Kousalya Supraja Rama is a 2008 Indian Telugu-language romantic drama film directed by Surya Prasad and starring Srikanth, Charmee  and Gowri Munjal. The film released on 9 October 2008.

Plot

Cast 

Srikanth as Sriram
Charmee as Supraja
Gowri Munjal as Kausalya
Kota Srinivasa Rao as Ranga Rao
Sivaji as Ravi
Tanikella Bharani as Narasimham
Brahmanandam as a thief
Siva Reddy as Ranga Rao's son
Ali
Krishna Bhagavan
Venu Madhav
L. B. Sriram
Raghu Babu
Sairabanu as Subbulu
Uttej
Chalapathi Rao
Hema
Duvvasi Mohan
Apoorva
Junior Relangi
Anitha
Master Deepak

Production 
The film was initially titled Boss Gari Ammayi.

Soundtrack 
The music is composed by Koti.
"Kausalya Nachave Andamto Gichave Anchaate Nachaave" – Ramana Gogula, M. M. Srilekha (lyrics by Ramajogayya Sastry)

Reception 
Radhika Rajamani of Rediff.com rated the film 2  out of 5 and opined that "The performances, particularly Srikkanth's make the film work.
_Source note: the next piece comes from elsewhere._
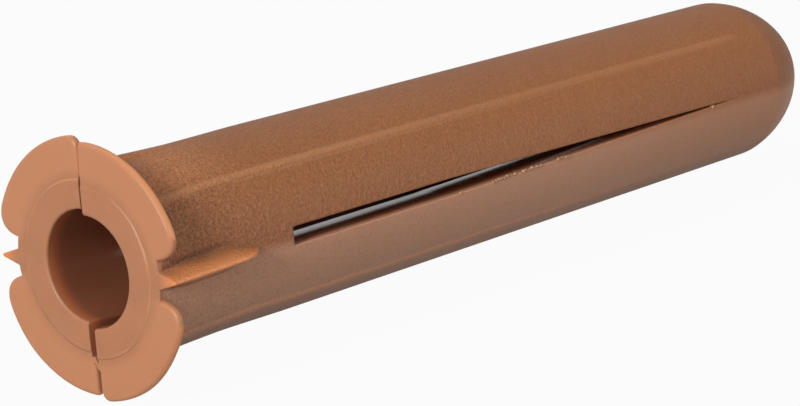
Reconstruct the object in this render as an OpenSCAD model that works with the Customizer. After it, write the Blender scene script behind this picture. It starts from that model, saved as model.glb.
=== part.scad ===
// Universal wall plug: one plastic moulding, in millimetres.
// The mouth is at x = 0 and the closed nose points along +X.
// The two slots and the two fins are on +Y and -Y, the two splits on +Z and -Z.

/* [Body] */
// Diameter of the body at the mouth
body_d = 7; // [6.4:0.1:8]
// Diameter of the round land behind the fins, which sits in the drilled hole
land_d = 6.84; // [6.5:0.02:6.9]
// Length of the land
land_len = 3.2; // [2:0.1:3.4]
// Diameter of the body where the nose begins
nose_d = 6.2; // [5.8:0.1:6.3]
// Whole length, mouth to nose
length = 38.3; // [36:0.1:46]
// Length of the rounded nose
nose_len = 3.45; // [3.2:0.05:5]
// How sharply the surface turns where the nose begins, in degrees
nose_turn = 9; // [0:1:14]
// Radius of the ball at the tip, as a share of the radius where the nose begins
tip_share = 0.77; // [0.6:0.01:0.8]

/* [Bore] */
// Diameter of the straight part of the bore, at the mouth
bore_d = 4; // [3.4:0.1:4.4]
// Length of the straight part of the bore
bore_straight = 6.4; // [6:0.1:8]
// Diameter of the bore at its blind end
bore_end_d = 2; // [1.4:0.1:2.6]
// Solid length left between the blind end of the bore and the tip
tip_wall = 5; // [4:0.25:7]
// Radius that eases the edge of the mouth
mouth_edge = 0.12; // [0.05:0.01:0.2]

/* [Flange] */
// Diameter over the four lobes
flange_d = 9.12; // [8.8:0.04:9.6]
// Thickness of the lobes
flange_t = 0.28; // [0.24:0.02:0.5]
// Radius on the front edge of the rim
rim_front = 0.15; // [0.08:0.01:0.16]
// Radius on the back edge of the rim
rim_back = 0.06; // [0.03:0.01:0.08]
// How far the end of the body stands in front of the lobes
face_step = 0.04; // [0.02:0.01:0.1]

/* [Notches beside the fins] */
// Half width of a notch where it meets the body
notch_half = 0.7; // [0.6:0.02:0.9]
// How much each side of a notch opens outwards, in degrees
notch_flare = 11; // [0:1:20]
// Corner radius of the lobes at a notch
notch_corner = 0.74; // [0.4:0.02:0.8]

/* [Splits through the mouth] */
// Width of the lower split
split_low = 0.28; // [0.2:0.02:0.4]
// Width of the upper split
split_top = 0.12; // [0.08:0.02:0.2]
// Depth of both splits, from the mouth
split_depth = 5.9; // [4.5:0.1:6.2]
// Thickness of the skin left outside each split
skin = 0.25; // [0.2:0.01:0.4]
// Width of the gap between two lobes below the lower split
gap_low = 0.14; // [0.1:0.02:0.2]
// Width of the gap between two lobes above the upper split
gap_top = 0.05; // [0.04:0.01:0.1]
// Corner radius of the lobes at the lower split
gap_corner_low = 0.34; // [0.15:0.01:0.4]
// Corner radius of the lobes at the upper split
gap_corner_top = 0.22; // [0.15:0.01:0.4]

/* [Fins] */
// Height of a fin above the body, at the mouth
fin_h = 0.82; // [0.7:0.02:1.2]
// Width of a fin at its foot
fin_w = 0.6; // [0.5:0.02:0.8]
// Width of the flat along the crest of a fin, at the mouth
fin_crest_w = 0.06; // [0.04:0.01:0.1]
// Length of a fin along the body
fin_len = 4.95; // [4:0.05:5.4]

/* [Slots] */
// Distance of the slots from the mouth
slot_start = 6.8; // [6.6:0.05:8]
// Width of a slot in its parallel part
slot_w = 0.65; // [0.5:0.05:0.9]
// Length of the parallel part of a slot
slot_parallel = 8.6; // [6:0.2:12]
// Length of the whole slot
slot_len = 25; // [20:0.1:25.5]

/* [Ribs] */
// Half the thickness of the round rod that a rib is cut from
rib_r = 0.18; // [0.14:0.01:0.24]
// Height of a rib behind the flange
rib_h = 0.09; // [0.06:0.01:0.12]
// Height of a rib at its far end
rib_end_h = 0.02; // [0.02:0.01:0.04]
// Distance of the far end of the ribs from the mouth
rib_end = 33.3; // [28:0.1:33.4]
// Angle between a rib and the plane of the fins, in degrees
rib_angle = 44.5; // [35:0.5:55]

/* [Hidden] */
$fn = 96;
eps = 0.01;
body_r = body_d / 2;
land_r = land_d / 2;
base_r = nose_d / 2;
bore_r = bore_d / 2;
flange_r = flange_d / 2;
nose_x = length - nose_len;
land_x = fin_len + 0.05;
land_end = land_x + land_len;
tip_r = tip_share * base_r;
ball_x = nose_len - tip_r;
// Radius of the arc that leaves the body at the given turn and touches the ball at the tip
side_arc = (ball_x * ball_x + base_r * base_r - tip_r * tip_r)
    / (2 * (base_r * cos(nose_turn) - tip_r - ball_x * sin(nose_turn)));
// Centre of that arc, and the distance from the start of the nose at which it hands over
arc_r = base_r - side_arc * cos(nose_turn);
arc_x = -side_arc * sin(nose_turn);
touch_x = arc_x + (ball_x - arc_x) * side_arc / (side_arc - tip_r);
bore_tip_r = bore_end_d / 2;
bore_end = length - tip_wall - bore_tip_r;
flange_back = face_step + flange_t;
split_r = body_r - skin;
rib_x = face_step + flange_t / 2;
brown = [0.60, 0.40, 0.29];

// Radius of the body at a distance x from the mouth: a taper to the land,
// the land itself, then a long taper to the nose
function body_at(x) = x < land_x ? body_r - (body_r - land_r) * x / land_x
    : x < land_end ? land_r
    : land_r - (land_r - base_r) * (x - land_end) / (nose_x - land_end);

// Places the profile of a turned shape, drawn with its radius to the right
// and its length upwards, so that its axis is +X
module along_x() {
    rotate([0, 90, 0])
        rotate([0, 0, 90])
            rotate_extrude()
                children();
}

// Outline of the body: eased front edge, land behind the fins, long taper
module body_profile() {
    polygon([
        [0, 0],
        [body_r - 0.36, 0],
        [body_r - 0.2, face_step],
        [body_r - 0.12, face_step + 0.02],
        [body_at(face_step + 0.16), face_step + 0.16],
        [land_r, land_x],
        [land_r, land_end],
        [base_r, nose_x],
        [0, nose_x]
    ]);
}

// Outline of the nose: a side arc that starts on the body, then a ball
module nose_profile() {
    translate([0, nose_x]) {
        intersection() {
            translate([arc_r, arc_x])
                circle(r = side_arc);
            square([base_r, touch_x]);
        }
        intersection() {
            translate([0, ball_x])
                circle(r = tip_r);
            translate([0, eps])
                square([base_r, nose_len]);
        }
    }
}

// Straight mouth, tapering core and round blind end
module bore() {
    translate([-1, 0, 0])
        rotate([0, 90, 0])
            cylinder(r = bore_r, h = bore_straight + 1);
    translate([bore_straight, 0, 0])
        rotate([0, 90, 0])
            cylinder(r1 = bore_r, r2 = bore_tip_r, h = bore_end - bore_straight);
    translate([bore_end, 0, 0])
        sphere(r = bore_tip_r);
    along_x()
        mouth_profile();
}

// Material taken off where the bore meets the front face
module mouth_profile() {
    difference() {
        translate([bore_r - eps, -eps])
            square([mouth_edge + eps, mouth_edge + eps]);
        translate([bore_r + mouth_edge, mouth_edge])
            circle(r = mouth_edge);
    }
}

// Full disc of the flange with its eased rim
module disc_profile() {
    translate([0, face_step]) {
        square([flange_r - rim_front, flange_t]);
        translate([0, rim_front])
            square([flange_r, flange_t - rim_front - rim_back]);
        translate([flange_r - rim_front, rim_front])
            circle(r = rim_front);
        translate([0, flange_t - rim_front])
            square([flange_r - rim_back, rim_front]);
        translate([flange_r - rim_back, flange_t - rim_back])
            circle(r = rim_back);
    }
}

// Distance along the side of a gap to the centre of its corner circle
function corner_run(p, q, reach) = -(p[0] * q[0] + p[1] * q[1])
    + sqrt(pow(p[0] * q[0] + p[1] * q[1], 2) - (p[0] * p[0] + p[1] * p[1]) + reach * reach);

// One side of a gap between two lobes, with the rounded corner of the lobe
// half is the half width at the body, flare opens the gap, side is 1 or -1
module gap_side(half, flare, corner, side) {
    q = [cos(flare), sin(flare)];
    n = [-sin(flare), cos(flare)];
    p = [body_r, half] + corner * n;
    c = p + corner_run(p, q, flange_r - corner) * q;
    foot = c - (corner + eps) * n;
    rim = c * (flange_r + 1) / (flange_r - corner);
    far = [flange_r + 1, 0];
    polygon([for (v = [[bore_r, 0], [bore_r, half - (body_r - bore_r) * tan(flare)], foot, far]) [v[0], side * v[1]]]);
    difference() {
        polygon([for (v = [c, foot, far, rim]) [v[0], side * v[1]]]);
        translate([c[0], side * c[1]])
            circle(r = corner);
    }
}

// Whole gap, cut through the flange only, turned to its place
module gap(turn, half, flare, corner) {
    rotate([turn, 0, 0])
        translate([-1, 0, 0])
            rotate([90, 0, 90])
                linear_extrude(height = flange_back + 2) {
                    gap_side(half, flare, corner, 1);
                    gap_side(half, flare, corner, -1);
                }
}

// Four lobes round the mouth
module flange() {
    difference() {
        along_x()
            disc_profile();
        gap(0, notch_half, notch_flare, notch_corner);
        gap(180, notch_half, notch_flare, notch_corner);
        gap(90, gap_top / 2, 0, gap_corner_top);
        gap(270, gap_low / 2, 0, gap_corner_low);
    }
}

// One fin on +Y: a three-cornered bar whose crest runs down to the body,
// with a round end in plan
module fin() {
    crest = body_r + fin_h;
    fall = atan((crest - body_at(fin_len)) / (fin_len - face_step));
    lean = (fin_w - fin_crest_w) / 2 / fin_h;
    root = body_r - 0.3;
    root_half = fin_w / 2 + 0.3 * lean;
    difference() {
        translate([face_step, 0, 0])
            rotate([90, 0, 90])
                linear_extrude(height = fin_len)
                    polygon([
                        [root, -root_half],
                        [crest, -fin_crest_w / 2],
                        [crest, fin_crest_w / 2],
                        [root, root_half]
                    ]);
        translate([face_step, crest, 0])
            rotate([0, 0, -fall])
                translate([-1, 0, -1])
                    cube([fin_len + 3, 2, 2]);
        difference() {
            translate([fin_len - root_half, 0, -1])
                cube([2, crest + 1, 2]);
            translate([fin_len - root_half, -1, 0])
                rotate([-90, 0, 0])
                    cylinder(r = root_half, h = crest + 3);
        }
    }
}

// One slot through the wall on +Y
module slot() {
    half = slot_w / 2;
    translate([0, bore_r * 0.2, 0])
        rotate([-90, 0, 0])
            linear_extrude(height = body_r)
                polygon([[slot_start, -half], [slot_start + slot_parallel, -half * 0.95],
                         [slot_start + slot_len, -0.01], [slot_start + slot_len, 0.01],
                         [slot_start + slot_parallel, half * 0.95], [slot_start, half]]);
}

// Blind split on one side of the mouth, from the bore out to the skin
module split(width, side) {
    translate([-1, -width / 2, side > 0 ? 0 : -split_r])
        cube([split_depth + 1, width, split_r]);
}

// Raised rib: a thin round rod that sinks slowly into the body
module rib(turn) {
    near = body_at(rib_x) + rib_h - rib_r;
    tail = body_at(rib_end) + rib_end_h - rib_r;
    run = rib_end - rib_x;
    lean = atan((near - tail) / run);
    rotate([turn, 0, 0])
        translate([rib_x, near, 0])
            rotate([0, 0, -lean])
                rotate([0, 90, 0])
                    cylinder(r = rib_r, h = run / cos(lean));
}

module wall_plug() {
    color(brown)
        difference() {
            union() {
                along_x() {
                    body_profile();
                    nose_profile();
                }
                flange();
                fin();
                rotate([180, 0, 0])
                    fin();
                rib(rib_angle);
                rib(-rib_angle);
                rib(180 - rib_angle);
                rib(180 + rib_angle);
            }
            bore();
            slot();
            rotate([180, 0, 0])
                slot();
            split(split_top, 1);
            split(split_low, -1);
        }
}

wall_plug();
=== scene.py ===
# Universal wall plug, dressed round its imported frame
# Sizes are in millimetres and turned into metres where a mesh is made. The lamps and the
# floor are in metres. The mouth is at x = 0 and the closed nose points along +X, the slots
# and fins are on +Y and -Y, and the two splits of the mouth on +Z and -Z. Left and right
# are as seen when the mouth is looked into, so left is +Y and right is -Y.
import math

import bmesh
import bpy
import numpy as np
from mathutils import Euler, Matrix, Vector


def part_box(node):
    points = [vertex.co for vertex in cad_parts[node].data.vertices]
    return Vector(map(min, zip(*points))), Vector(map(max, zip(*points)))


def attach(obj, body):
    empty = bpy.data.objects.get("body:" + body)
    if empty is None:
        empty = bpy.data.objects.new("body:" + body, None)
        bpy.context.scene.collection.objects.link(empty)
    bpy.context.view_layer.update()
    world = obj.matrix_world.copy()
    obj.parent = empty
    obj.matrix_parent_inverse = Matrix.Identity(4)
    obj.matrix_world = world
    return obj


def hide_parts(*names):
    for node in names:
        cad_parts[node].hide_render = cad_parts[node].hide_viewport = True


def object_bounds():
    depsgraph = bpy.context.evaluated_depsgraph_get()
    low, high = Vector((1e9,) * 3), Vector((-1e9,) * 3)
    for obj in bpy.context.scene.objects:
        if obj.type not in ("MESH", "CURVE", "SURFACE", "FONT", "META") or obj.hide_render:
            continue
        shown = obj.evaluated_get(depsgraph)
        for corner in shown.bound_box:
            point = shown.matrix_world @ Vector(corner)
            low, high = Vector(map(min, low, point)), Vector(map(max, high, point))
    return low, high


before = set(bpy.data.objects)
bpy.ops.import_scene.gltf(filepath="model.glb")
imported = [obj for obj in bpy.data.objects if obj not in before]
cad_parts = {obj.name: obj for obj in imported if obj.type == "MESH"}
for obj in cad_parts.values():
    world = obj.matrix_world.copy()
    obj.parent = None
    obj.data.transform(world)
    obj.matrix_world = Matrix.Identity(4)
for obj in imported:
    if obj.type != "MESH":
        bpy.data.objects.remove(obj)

cad_low, cad_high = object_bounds()
MM = 0.001

# Body and nose, as in the part's source
LENGTH, FIN_TOP, FLANGE_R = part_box("wall_plug")[1] / MM
BODY_R = 3.5
LAND_R = 3.42
LAND_START = 5.0
LAND_END = 8.2
NOSE_R = 3.1
NOSE_LEN = 3.45
NOSE_START = LENGTH - NOSE_LEN
NOSE_TURN = math.radians(9)
TIP_R = 0.77 * NOSE_R
FACE_EASE = 0.05

# Bore: a straight mouth, a short lead down to the core, and a long taper to a round end
BORE_R = 2.0
BORE_STRAIGHT = 6.4
BORE_LEAD = 7.6
BORE_CORE_R = 1.36
BORE_END_R = 1.0
TIP_WALL = 5
BORE_END = LENGTH - TIP_WALL - BORE_END_R
BORE_EASE = 0.12

# Splits, and the fine closing line on the face above the upper one
SPLIT_DEPTH = 5.9
SPLIT_REACH = 3.25
SPLIT_LOW_HALF = 0.14
SPLIT_TOP_HALF = 0.035
SPLIT_LOW_Y = 0.06
SPLIT_EASE = 0.03
LINE_HALF = 0.03
LINE_START_Z = 3.1
LINE_FLATTEN = 0.6

# Flange: the face stands a little behind the ring round the bore
FACE_STEP = 0.04
RING_R = 3.05
RING_SLOPE = 0.05
FLANGE_BACK = 0.32
RIM_FRONT_EASE = 0.17
RIM_BACK_EASE = 0.06
NOTCH_HALF = 0.7
NOTCH_FLARE = math.radians(11)
NOTCH_EASE = 1.0

# Gaps between the lobes at the splits: the upper one is closed, so it is less than nought
GAP_TOP_HALF = -0.01
GAP_LOW_HALF = 0.07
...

Srikkanth is sincere in this film and one can certainly watch it for him. He is able to effortlessly switch between portraying the Good Samaritan and happily sing and dance too". A critic from 123Telugu wrote that "Srikanth played his part well but he can’t pull it off on his shoulders alone. The movie also has very obvious twists and unnecessary illogical goodness in it, which no rational soul can explain and get away with". Deepa Garimella of Full Hyderabad stated that "The story is passably average, but is propped up by healthy production values, good performances and sharp dialogue". A critic from Indiaglitz wrote that " Though the theme is good, the way it has been featured is boring and vague".